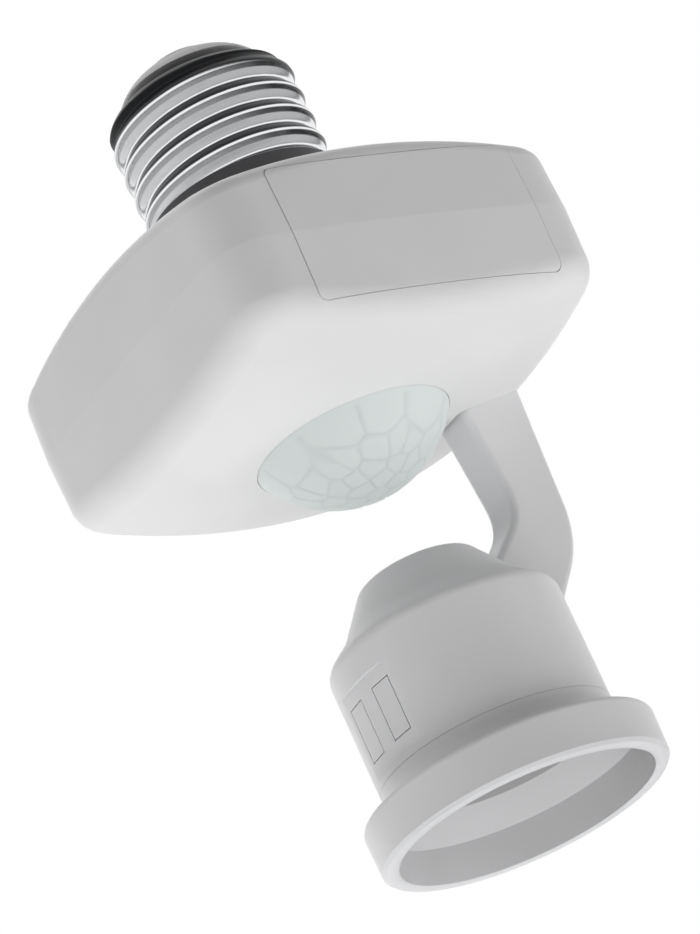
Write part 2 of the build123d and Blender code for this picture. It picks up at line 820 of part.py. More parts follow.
with BuildPart() as shell_rivet:
    with BuildSketch(Plane.XY.offset(base_low - lamp_shell_wall - rivet_head_h)):
        with Locations((rivet_x, 0)):
            Circle(rivet_head_r)
    extrude(amount=rivet_head_h)
    fillet(shell_rivet.edges().group_by(Axis.Z)[0], rivet_edge)
    with BuildSketch(Plane.XY.offset(base_top + terminal_t)):
        with Locations((rivet_x, 0)):
            Circle(rivet_head_r)
    extrude(amount=rivet_head_h)
    with BuildSketch(Plane.XY.offset(base_low - lamp_shell_wall)):
        with Locations((rivet_x, 0)):
            Circle(rivet_r)
    extrude(amount=base_top + terminal_t - base_low + lamp_shell_wall)
save(shell_rivet.part, "shell_rivet")

# Wires: two from the cap to the board, two from the board through the arm to the base
def lamp_wire(way, end, side, bends):
    """A wire from the board down the arm, over the socket base and down to its terminal."""
    points = [(x, side, z) for x, z in arm_wire_way + way]
    start = (arm_wire_way[0][0], side, board_z)
    return wire([start] + points + [end, (end[0], end[1], terminal_top)], bends)


live_supply_start = (0, 0, glass_seat - wire_gap)
live_supply_end = (*live_supply_way[-1][:2], board_top)
live_supply_wire = wire([live_supply_start, *live_supply_way, live_supply_end], live_supply_bends)
save(live_supply_wire, "live_supply_wire")

neutral_supply_start = (neutral_supply_x, *neutral_supply_way[0][1:])
neutral_supply_end = (*neutral_supply_way[-1][:2], board_top)
neutral_supply_route = [neutral_supply_start, *neutral_supply_way, neutral_supply_end]
neutral_supply_wire = wire(neutral_supply_route, neutral_supply_bends)
save(neutral_supply_wire, "neutral_supply_wire")

live_lamp_wire = lamp_wire(live_lamp_way, (live_end_x, 0, live_lamp_z), wire_y, live_lamp_bends)
save(live_lamp_wire, "live_lamp_wire")

neutral_lamp_end = (neutral_end_x, -wire_y, neutral_lamp_z)
neutral_lamp_wire = lamp_wire(neutral_lamp_way, neutral_lamp_end, -wire_y, neutral_lamp_bends)
save(neutral_lamp_wire, "neutral_lamp_wire")
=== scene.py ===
"""Looks of a motion sensor lamp holder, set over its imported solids.

Lengths are metres, in the frame of the solids: the origin is the centre of the lamp mouth on its
rim, +Z runs up the common axis, +X points to the arm and -Y to the wall with the name panel.
"""

from __future__ import annotations

import json
import logging
import math
from dataclasses import dataclass, field
from enum import Enum
from typing import Callable, Iterable, Sequence

import bmesh
import bpy
import numpy as np
from mathutils import Matrix, Vector

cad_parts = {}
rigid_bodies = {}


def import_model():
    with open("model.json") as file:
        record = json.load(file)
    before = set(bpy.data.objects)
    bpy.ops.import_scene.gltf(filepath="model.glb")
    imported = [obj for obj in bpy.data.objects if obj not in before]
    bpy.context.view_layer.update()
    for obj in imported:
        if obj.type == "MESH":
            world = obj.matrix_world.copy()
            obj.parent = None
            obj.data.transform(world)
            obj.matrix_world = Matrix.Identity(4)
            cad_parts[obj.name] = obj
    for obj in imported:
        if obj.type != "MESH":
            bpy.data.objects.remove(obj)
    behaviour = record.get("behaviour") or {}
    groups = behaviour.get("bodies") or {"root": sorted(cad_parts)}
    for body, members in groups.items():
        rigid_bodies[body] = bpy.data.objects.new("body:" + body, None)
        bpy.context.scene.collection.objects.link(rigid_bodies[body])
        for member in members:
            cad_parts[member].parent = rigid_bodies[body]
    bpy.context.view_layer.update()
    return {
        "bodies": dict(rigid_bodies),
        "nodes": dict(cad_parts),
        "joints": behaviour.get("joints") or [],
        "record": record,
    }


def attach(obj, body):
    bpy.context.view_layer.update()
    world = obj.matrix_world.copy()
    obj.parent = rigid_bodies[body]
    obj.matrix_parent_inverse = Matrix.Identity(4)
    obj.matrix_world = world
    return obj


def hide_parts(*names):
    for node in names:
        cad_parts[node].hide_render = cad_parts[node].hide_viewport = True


LOG = logging.getLogger("lamp_holder")
MM = 0.001
Colour = tuple[float, float, float]
Number = float | int


class Axis(Enum):
    """A coordinate that a pattern follows."""

    X = 0
    Y = 1
    Z = 2


class Value:
    """A node socket that takes part in Python expressions."""

    def __init__(self, tree: bpy.types.NodeTree, socket: bpy.types.NodeSocket) -> None:
        """Wraps one output socket of a tree."""
        self.tree = tree
        self.socket = socket

    def _math(self, operation: str, *values: Value | Number) -> Value:
        """Adds a Math node.

        Args:
            operation: The node's operation.
            values: Its inputs, sockets or numbers.

        Returns:
            The node's result.
        """
        node = self.tree.nodes.new("ShaderNodeMath")
        node.operation = operation
        for slot, value in zip(node.inputs, values):
            plug(self.tree, slot, value)
        return Value(self.tree, node.outputs[0])

    def __add__(self, other: Value | Number) -> Value:
        """Sum."""
        return self._math("ADD", self, other)

    def __radd__(self, other: Number) -> Value:
        """Sum with a number on the left."""
        return self._math("ADD", other, self)

    def __sub__(self, other: Value | Number) -> Value:
        """Difference."""
        return self._math("SUBTRACT", self, other)

    def __rsub__(self, other: Number) -> Value:
        """Difference from a number on the left."""
        return self._math("SUBTRACT", other, self)

    def __mul__(self, other: Value | Number) -> Value:
        """Product."""
        return self._math("MULTIPLY", self, other)

    def __rmul__(self, other: Number) -> Value:
        """Product with a number on the left."""
        return self._math("MULTIPLY", other, self)

    def __truediv__(self, other: Value | Number) -> Value:
        """Quotient."""
        return self._math("DIVIDE", self, other)

    def __pow__(self, other: Value | Number) -> Value:
        """Power."""
        return self._math("POWER", self, other)

    def sine(self) -> Value:
        """Sine, in radians."""
        return self._math("SINE", self)

    def arctan2(self, other: Value | Number) -> Value:
        """Angle of the point (other, self)."""
        return self._math("ARCTAN2", self, other)

    def cosine(self) -> Value:
        """Cosine, in radians."""
        return self._math("COSINE", self)

    def above(self, other: Value | Number) -> Value:
        """1 where this is the larger one, and 0 elsewhere."""
        return self._math("GREATER_THAN", self, other)

    def at_least(self, other: Value | Number) -> Value:
        """The larger of the two."""
        return self._math("MAXIMUM", self, other)

    def at_most(self, other: Value | Number) -> Value:
        """The smaller of the two."""
        return self._math("MINIMUM", self, other)

    def smooth_step(self, low: Number, high: Number) -> Value:
        """Rises smoothly from 0 at low to 1 at high.

        Args:
            low: Where the rise starts.
            high: Where it ends.

        Returns:
            The step.
        """
        node = self.tree.nodes.new("ShaderNodeMapRange")
        node.interpolation_type = "SMOOTHSTEP"
        plug(self.tree, node.inputs["Value"], self)
        plug(self.tree, node.inputs["From Min"], low)
        plug(self.tree, node.inputs["From Max"], high)
        return Value(self.tree, node.outputs["Result"])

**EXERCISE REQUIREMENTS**
The lines to quote run from the one containing "neutral_lamp_end = (neutral_end_x, -wire_y, neutral_lamp_z)" to the one containing "before = set(bpy.data.objects)". Quote them exactly, with both of those lines, and nothing else.

**SOLUTION TO THE PROBLEM**
neutral_lamp_end = (neutral_end_x, -wire_y, neutral_lamp_z)
neutral_lamp_wire = lamp_wire(neutral_lamp_way, neutral_lamp_end, -wire_y, neutral_lamp_bends)
save(neutral_lamp_wire, "neutral_lamp_wire")
=== scene.py ===
"""Looks of a motion sensor lamp holder, set over its imported solids.

Lengths are metres, in the frame of the solids: the origin is the centre of the lamp mouth on its
rim, +Z runs up the common axis, +X points to the arm and -Y to the wall with the name panel.
"""

from __future__ import annotations

import json
import logging
import math
from dataclasses import dataclass, field
from enum import Enum
from typing import Callable, Iterable, Sequence

import bmesh
import bpy
import numpy as np
from mathutils import Matrix, Vector

cad_parts = {}
rigid_bodies = {}


def import_model():
    with open("model.json") as file:
        record = json.load(file)
    before = set(bpy.data.objects)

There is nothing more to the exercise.